* _Written task_
Your task is to quote the material that follows, in full and exactly.

━━━━

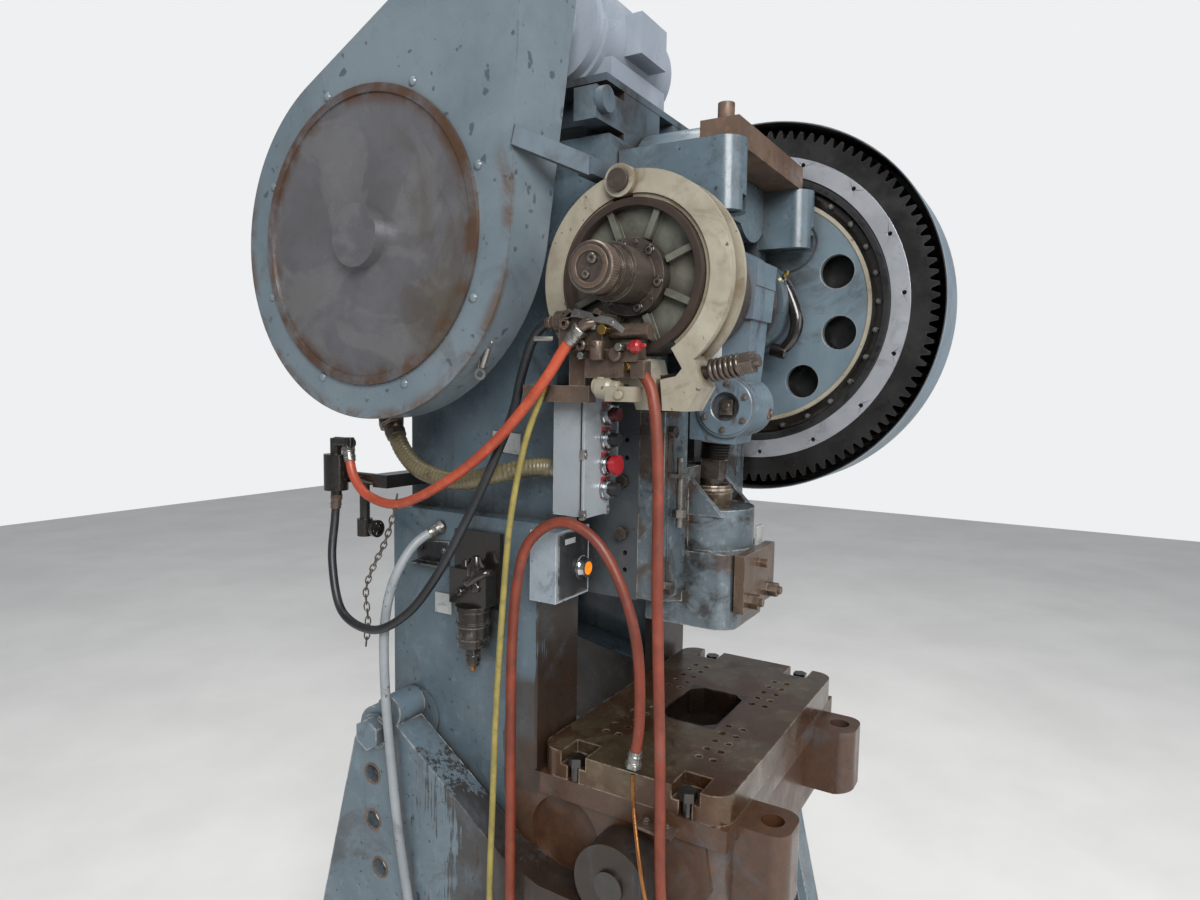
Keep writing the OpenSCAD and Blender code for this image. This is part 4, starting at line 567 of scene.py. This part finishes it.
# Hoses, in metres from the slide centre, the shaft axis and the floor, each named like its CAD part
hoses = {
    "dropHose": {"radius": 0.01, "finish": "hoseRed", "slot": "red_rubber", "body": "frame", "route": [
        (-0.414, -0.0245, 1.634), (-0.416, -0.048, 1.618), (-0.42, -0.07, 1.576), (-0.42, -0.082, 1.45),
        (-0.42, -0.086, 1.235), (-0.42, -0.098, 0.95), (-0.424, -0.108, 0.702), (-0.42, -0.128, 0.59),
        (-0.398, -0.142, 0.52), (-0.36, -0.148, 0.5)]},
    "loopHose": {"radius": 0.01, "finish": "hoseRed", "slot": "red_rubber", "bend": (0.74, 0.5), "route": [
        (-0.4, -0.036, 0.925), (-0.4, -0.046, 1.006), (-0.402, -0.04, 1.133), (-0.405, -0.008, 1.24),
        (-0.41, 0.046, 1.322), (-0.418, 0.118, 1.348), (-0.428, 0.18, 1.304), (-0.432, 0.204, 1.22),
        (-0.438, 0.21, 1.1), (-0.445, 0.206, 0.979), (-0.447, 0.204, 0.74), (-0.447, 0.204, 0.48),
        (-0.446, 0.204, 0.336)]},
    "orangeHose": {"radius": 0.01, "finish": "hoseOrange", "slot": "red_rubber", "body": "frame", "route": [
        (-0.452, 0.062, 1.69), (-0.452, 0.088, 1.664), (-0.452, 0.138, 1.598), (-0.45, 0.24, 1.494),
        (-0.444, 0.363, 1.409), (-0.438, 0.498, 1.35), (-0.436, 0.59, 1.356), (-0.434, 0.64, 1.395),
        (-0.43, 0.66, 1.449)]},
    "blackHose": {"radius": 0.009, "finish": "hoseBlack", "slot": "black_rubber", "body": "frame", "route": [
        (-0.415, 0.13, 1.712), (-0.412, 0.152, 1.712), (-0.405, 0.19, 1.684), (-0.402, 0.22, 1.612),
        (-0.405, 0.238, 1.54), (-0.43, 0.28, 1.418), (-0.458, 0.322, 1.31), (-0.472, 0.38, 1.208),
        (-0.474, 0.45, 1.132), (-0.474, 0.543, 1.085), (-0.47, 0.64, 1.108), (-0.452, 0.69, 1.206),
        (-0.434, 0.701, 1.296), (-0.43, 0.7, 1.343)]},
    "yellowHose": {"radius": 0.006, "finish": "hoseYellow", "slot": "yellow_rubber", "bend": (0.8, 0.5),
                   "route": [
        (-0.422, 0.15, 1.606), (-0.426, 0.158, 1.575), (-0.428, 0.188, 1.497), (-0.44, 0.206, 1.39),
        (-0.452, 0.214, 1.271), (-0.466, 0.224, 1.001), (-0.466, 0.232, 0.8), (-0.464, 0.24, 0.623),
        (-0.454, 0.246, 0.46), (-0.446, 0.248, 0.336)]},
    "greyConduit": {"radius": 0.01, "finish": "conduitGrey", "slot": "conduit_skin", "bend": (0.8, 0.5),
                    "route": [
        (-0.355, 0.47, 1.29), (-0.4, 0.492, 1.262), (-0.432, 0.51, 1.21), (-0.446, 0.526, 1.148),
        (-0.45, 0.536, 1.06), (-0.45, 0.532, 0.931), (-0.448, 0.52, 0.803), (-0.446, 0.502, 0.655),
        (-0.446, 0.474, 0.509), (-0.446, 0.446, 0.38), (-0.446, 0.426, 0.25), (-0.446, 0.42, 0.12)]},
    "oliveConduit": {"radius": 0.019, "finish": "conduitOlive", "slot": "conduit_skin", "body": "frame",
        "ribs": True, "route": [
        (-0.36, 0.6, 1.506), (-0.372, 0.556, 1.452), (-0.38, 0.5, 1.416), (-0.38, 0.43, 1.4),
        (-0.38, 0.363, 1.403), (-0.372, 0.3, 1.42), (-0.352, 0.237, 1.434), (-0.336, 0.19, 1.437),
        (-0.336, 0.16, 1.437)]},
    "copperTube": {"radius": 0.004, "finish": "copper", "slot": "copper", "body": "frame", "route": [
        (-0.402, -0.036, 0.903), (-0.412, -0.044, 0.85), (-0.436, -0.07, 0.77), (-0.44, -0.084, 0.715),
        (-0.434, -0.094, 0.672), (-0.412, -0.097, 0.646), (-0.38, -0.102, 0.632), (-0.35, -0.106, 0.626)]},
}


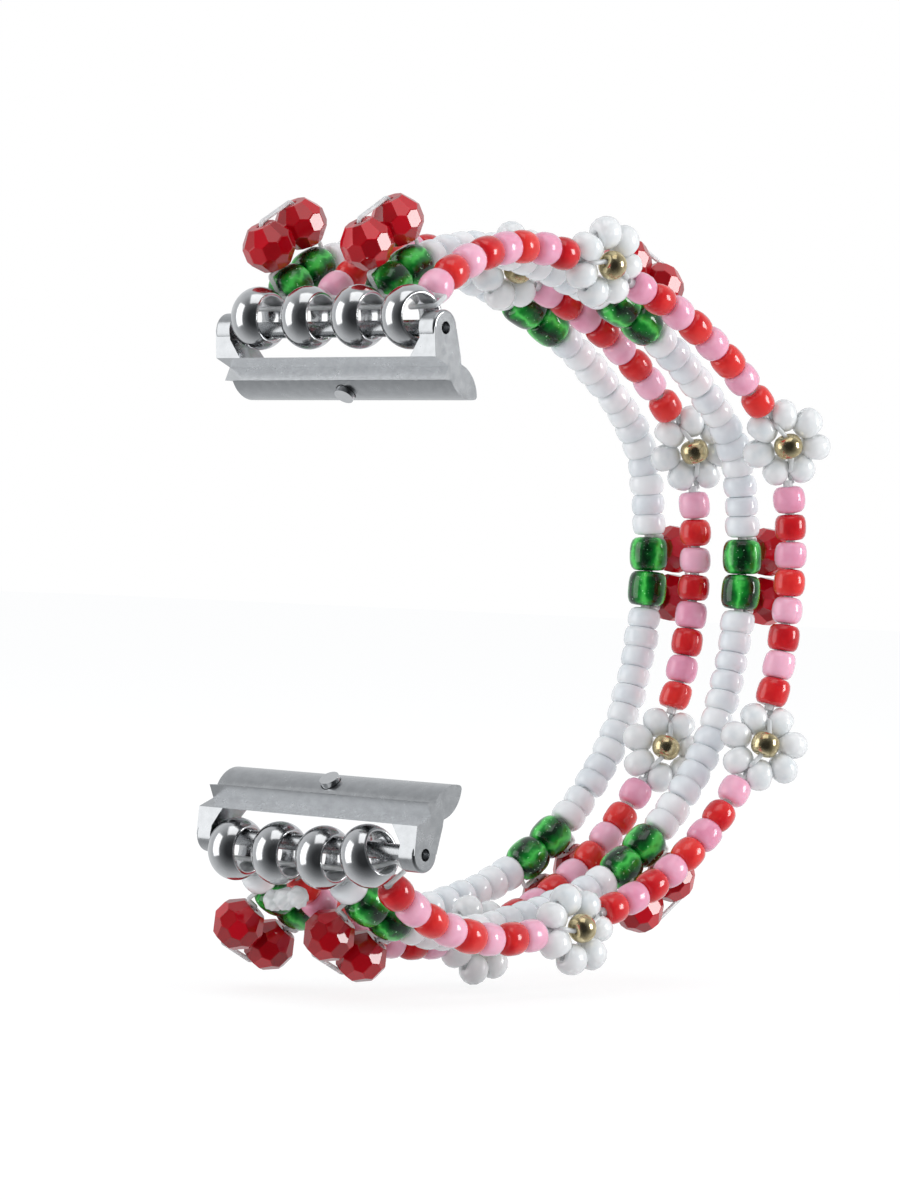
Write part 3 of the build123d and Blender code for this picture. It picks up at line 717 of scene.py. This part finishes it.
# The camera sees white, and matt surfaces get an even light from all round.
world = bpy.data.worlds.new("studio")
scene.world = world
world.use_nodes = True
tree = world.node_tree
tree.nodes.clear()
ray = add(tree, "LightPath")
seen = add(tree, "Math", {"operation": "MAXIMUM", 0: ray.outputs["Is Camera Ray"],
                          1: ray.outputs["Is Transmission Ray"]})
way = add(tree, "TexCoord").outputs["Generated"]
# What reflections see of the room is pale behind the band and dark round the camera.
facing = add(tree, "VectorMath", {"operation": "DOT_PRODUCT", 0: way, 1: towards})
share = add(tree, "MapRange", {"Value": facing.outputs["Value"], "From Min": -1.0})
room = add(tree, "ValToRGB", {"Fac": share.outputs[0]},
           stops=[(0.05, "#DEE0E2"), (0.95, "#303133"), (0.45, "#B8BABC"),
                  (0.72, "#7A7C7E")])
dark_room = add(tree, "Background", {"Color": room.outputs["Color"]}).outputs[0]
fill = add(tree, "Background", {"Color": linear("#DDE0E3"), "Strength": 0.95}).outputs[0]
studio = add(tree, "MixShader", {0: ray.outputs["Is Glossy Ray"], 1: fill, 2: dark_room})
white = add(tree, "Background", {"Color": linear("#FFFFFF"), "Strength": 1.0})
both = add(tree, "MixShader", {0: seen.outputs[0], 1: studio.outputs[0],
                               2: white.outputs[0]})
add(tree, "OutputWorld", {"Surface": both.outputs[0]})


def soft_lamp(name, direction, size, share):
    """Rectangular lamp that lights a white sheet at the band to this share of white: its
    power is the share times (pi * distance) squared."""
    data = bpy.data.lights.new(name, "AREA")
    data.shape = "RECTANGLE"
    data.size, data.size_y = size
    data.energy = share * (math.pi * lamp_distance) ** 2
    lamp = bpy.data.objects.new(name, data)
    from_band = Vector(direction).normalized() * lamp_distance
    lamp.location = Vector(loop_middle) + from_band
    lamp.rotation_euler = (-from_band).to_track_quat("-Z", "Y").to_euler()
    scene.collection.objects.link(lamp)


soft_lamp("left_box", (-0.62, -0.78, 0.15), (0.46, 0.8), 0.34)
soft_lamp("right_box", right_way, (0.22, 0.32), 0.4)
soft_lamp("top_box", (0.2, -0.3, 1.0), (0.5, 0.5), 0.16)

━━━━

* _Solution_
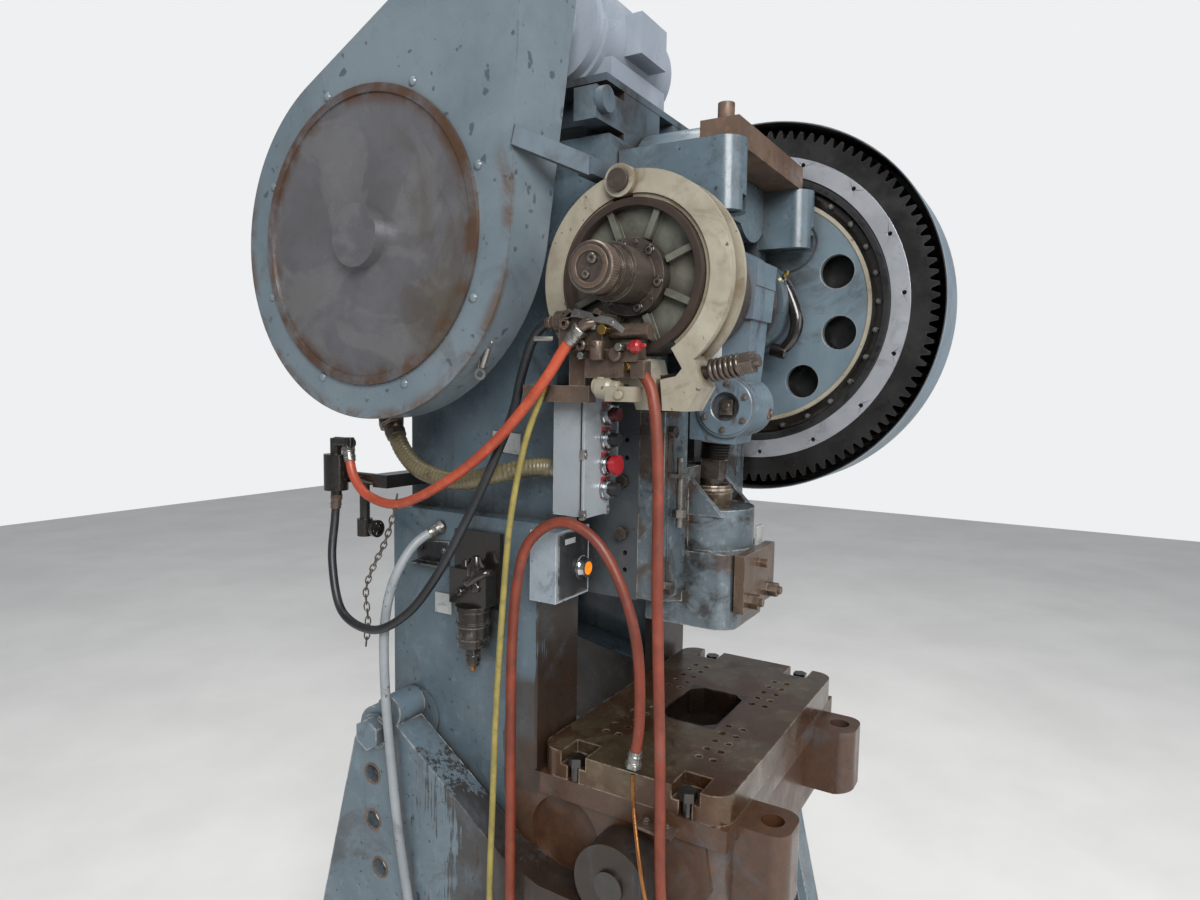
Keep writing the OpenSCAD and Blender code for this image. This is part 4, starting at line 567 of scene.py. This part finishes it.
# Hoses, in metres from the slide centre, the shaft axis and the floor, each named like its CAD part
hoses = {
    "dropHose": {"radius": 0.01, "finish": "hoseRed", "slot": "red_rubber", "body": "frame", "route": [
        (-0.414, -0.0245, 1.634), (-0.416, -0.048, 1.618), (-0.42, -0.07, 1.576), (-0.42, -0.082, 1.45),
        (-0.42, -0.086, 1.235), (-0.42, -0.098, 0.95), (-0.424, -0.108, 0.702), (-0.42, -0.128, 0.59),
        (-0.398, -0.142, 0.52), (-0.36, -0.148, 0.5)]},
    "loopHose": {"radius": 0.01, "finish": "hoseRed", "slot": "red_rubber", "bend": (0.74, 0.5), "route": [
        (-0.4, -0.036, 0.925), (-0.4, -0.046, 1.006), (-0.402, -0.04, 1.133), (-0.405, -0.008, 1.24),
        (-0.41, 0.046, 1.322), (-0.418, 0.118, 1.348), (-0.428, 0.18, 1.304), (-0.432, 0.204, 1.22),
        (-0.438, 0.21, 1.1), (-0.445, 0.206, 0.979), (-0.447, 0.204, 0.74), (-0.447, 0.204, 0.48),
        (-0.446, 0.204, 0.336)]},
    "orangeHose": {"radius": 0.01, "finish": "hoseOrange", "slot": "red_rubber", "body": "frame", "route": [
        (-0.452, 0.062, 1.69), (-0.452, 0.088, 1.664), (-0.452, 0.138, 1.598), (-0.45, 0.24, 1.494),
        (-0.444, 0.363, 1.409), (-0.438, 0.498, 1.35), (-0.436, 0.59, 1.356), (-0.434, 0.64, 1.395),
        (-0.43, 0.66, 1.449)]},
    "blackHose": {"radius": 0.009, "finish": "hoseBlack", "slot": "black_rubber", "body": "frame", "route": [
        (-0.415, 0.13, 1.712), (-0.412, 0.152, 1.712), (-0.405, 0.19, 1.684), (-0.402, 0.22, 1.612),
        (-0.405, 0.238, 1.54), (-0.43, 0.28, 1.418), (-0.458, 0.322, 1.31), (-0.472, 0.38, 1.208),
        (-0.474, 0.45, 1.132), (-0.474, 0.543, 1.085), (-0.47, 0.64, 1.108), (-0.452, 0.69, 1.206),
        (-0.434, 0.701, 1.296), (-0.43, 0.7, 1.343)]},
    "yellowHose": {"radius": 0.006, "finish": "hoseYellow", "slot": "yellow_rubber", "bend": (0.8, 0.5),
                   "route": [
        (-0.422, 0.15, 1.606), (-0.426, 0.158, 1.575), (-0.428, 0.188, 1.497), (-0.44, 0.206, 1.39),
        (-0.452, 0.214, 1.271), (-0.466, 0.224, 1.001), (-0.466, 0.232, 0.8), (-0.464, 0.24, 0.623),
        (-0.454, 0.246, 0.46), (-0.446, 0.248, 0.336)]},
    "greyConduit": {"radius": 0.01, "finish": "conduitGrey", "slot": "conduit_skin", "bend": (0.8, 0.5),
                    "route": [
        (-0.355, 0.47, 1.29), (-0.4, 0.492, 1.262), (-0.432, 0.51, 1.21), (-0.446, 0.526, 1.148),
        (-0.45, 0.536, 1.06), (-0.45, 0.532, 0.931), (-0.448, 0.52, 0.803), (-0.446, 0.502, 0.655),
        (-0.446, 0.474, 0.509), (-0.446, 0.446, 0.38), (-0.446, 0.426, 0.25), (-0.446, 0.42, 0.12)]},
    "oliveConduit": {"radius": 0.019, "finish": "conduitOlive", "slot": "conduit_skin", "body": "frame",
        "ribs": True, "route": [
        (-0.36, 0.6, 1.506), (-0.372, 0.556, 1.452), (-0.38, 0.5, 1.416), (-0.38, 0.43, 1.4),
        (-0.38, 0.363, 1.403), (-0.372, 0.3, 1.42), (-0.352, 0.237, 1.434), (-0.336, 0.19, 1.437),
        (-0.336, 0.16, 1.437)]},
    "copperTube": {"radius": 0.004, "finish": "copper", "slot": "copper", "body": "frame", "route": [
        (-0.402, -0.036, 0.903), (-0.412, -0.044, 0.85), (-0.436, -0.07, 0.77), (-0.44, -0.084, 0.715),
        (-0.434, -0.094, 0.672), (-0.412, -0.097, 0.646), (-0.38, -0.102, 0.632), (-0.35, -0.106, 0.626)]},
}


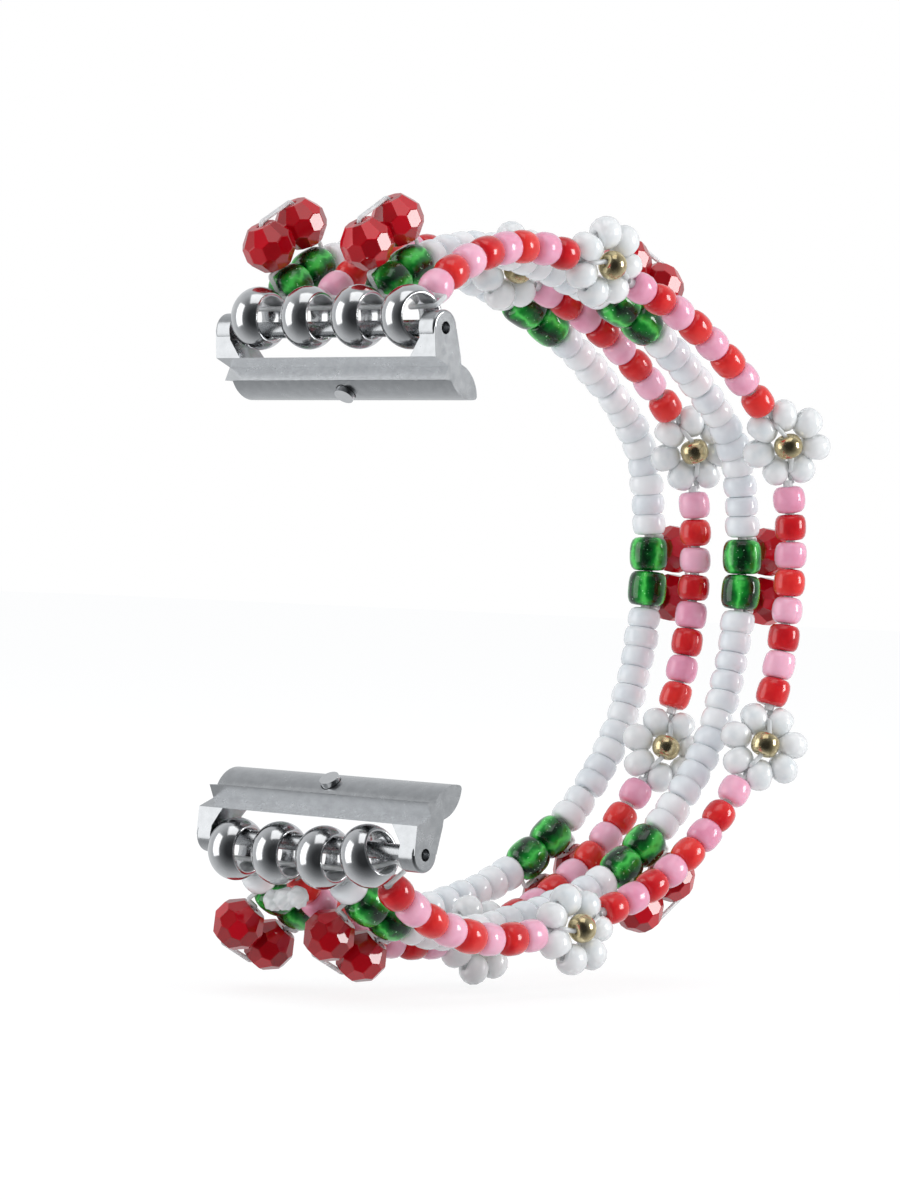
Write part 3 of the build123d and Blender code for this picture. It picks up at line 717 of scene.py. This part finishes it.
# The camera sees white, and matt surfaces get an even light from all round.
world = bpy.data.worlds.new("studio")
scene.world = world
world.use_nodes = True
tree = world.node_tree
tree.nodes.clear()
ray = add(tree, "LightPath")
seen = add(tree, "Math", {"operation": "MAXIMUM", 0: ray.outputs["Is Camera Ray"],
                          1: ray.outputs["Is Transmission Ray"]})
way = add(tree, "TexCoord").outputs["Generated"]
# What reflections see of the room is pale behind the band and dark round the camera.
facing = add(tree, "VectorMath", {"operation": "DOT_PRODUCT", 0: way, 1: towards})
share = add(tree, "MapRange", {"Value": facing.outputs["Value"], "From Min": -1.0})
room = add(tree, "ValToRGB", {"Fac": share.outputs[0]},
           stops=[(0.05, "#DEE0E2"), (0.95, "#303133"), (0.45, "#B8BABC"),
                  (0.72, "#7A7C7E")])
dark_room = add(tree, "Background", {"Color": room.outputs["Color"]}).outputs[0]
fill = add(tree, "Background", {"Color": linear("#DDE0E3"), "Strength": 0.95}).outputs[0]
studio = add(tree, "MixShader", {0: ray.outputs["Is Glossy Ray"], 1: fill, 2: dark_room})
white = add(tree, "Background", {"Color": linear("#FFFFFF"), "Strength": 1.0})
both = add(tree, "MixShader", {0: seen.outputs[0], 1: studio.outputs[0],
                               2: white.outputs[0]})
add(tree, "OutputWorld", {"Surface": both.outputs[0]})


def soft_lamp(name, direction, size, share):
    """Rectangular lamp that lights a white sheet at the band to this share of white: its
    power is the share times (pi * distance) squared."""
    data = bpy.data.lights.new(name, "AREA")
    data.shape = "RECTANGLE"
    data.size, data.size_y = size
    data.energy = share * (math.pi * lamp_distance) ** 2
    lamp = bpy.data.objects.new(name, data)
    from_band = Vector(direction).normalized() * lamp_distance
    lamp.location = Vector(loop_middle) + from_band
    lamp.rotation_euler = (-from_band).to_track_quat("-Z", "Y").to_euler()
    scene.collection.objects.link(lamp)


soft_lamp("left_box", (-0.62, -0.78, 0.15), (0.46, 0.8), 0.34)
soft_lamp("right_box", right_way, (0.22, 0.32), 0.4)
soft_lamp("top_box", (0.2, -0.3, 1.0), (0.5, 0.5), 0.16)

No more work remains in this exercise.